Pierson, whose house won a Home of the Year award and was featured in Home Magazine, was greatly concerned about elitism from people using one of the cheapest forms of transport. He defined Wellington’s overclass of pedal-lords as: “Tertiary educated, able bodied, professional knowledge workers with end-of-trip facilities, a spare $10k for an e-bike, and flexible working arrangements… quite a privileged group, don’t you think? And very small. I’ve run some numbers, and I reckon they represent well under 5% of the city’s population”.
The version of Wellington that exists in the other dimension must have very different demographics. Here are some numbers from our reality:
- 69% (nice) of jobs in Wellington are knowledge work roles in management, professional services or administration.
- 47% of Wellingtonians have a bachelor’s degree or higher, the highest rate in New Zealand.
- Only 4.2% of Wellingtonians reported having a physical activity limitation.
- Oh, and e-bikes don’t cost $10,000. Here’s a brand new one for $1,399 at Evo Cycles.
Pierson argued anyone outside the “elite” demographic would not adopt cycling. “I doubt it will be busy parents on the school run. With the exception of an incredibly fit few, it won’t be the elderly, either.” This is another clue about the differences between the two worlds.
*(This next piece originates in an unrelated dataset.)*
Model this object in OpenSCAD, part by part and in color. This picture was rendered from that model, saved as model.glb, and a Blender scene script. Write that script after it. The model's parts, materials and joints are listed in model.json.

In our reality, baby boomers are the fastest-growing market segment for e-bike sales, and parents with kids on e-bikes are an increasingly common sight around town.
It’s as if the other reality is stuck in the past. Pierson seems to be aware that e-bikes exist, so the timelines can’t have diverted that much, but he thinks they still cost $10,000. My guess is he is living sometime in the late 2000s.
After piecing all the evidence together, here is my best theory of what has happened:
It was an early Monday morning at Lake Karapiro on November 2, 2009. Prime minister John Key strode across a grassy embankment smiling and waving at a small cluster of media. He picked up a shiny metal spade and raised it to the sky, the handle gleaming a spark from the morning sun. In one swift, forceful motion, John Key thrust his blade downwards, deeply penetrating the moist, dewy earth. It was the official sod-turning ceremony for the first part of the New Zealand Cycle Trail, the largest investment the government has ever made in cycling infrastructure. The idea of right-wing support for cycling must have created a bubble of confused, undirected rage from talkback radio callers so severe it caused a rupture in time itself.
When the prime minister separated that dirt from the ground, he was also separating our universes. This explains why so many people are convinced that Sir John Key is still prime minister – because in their world, he is.
I tried to call Key to ask if he knew how to put the fabric of time and space back together but he must have changed his number.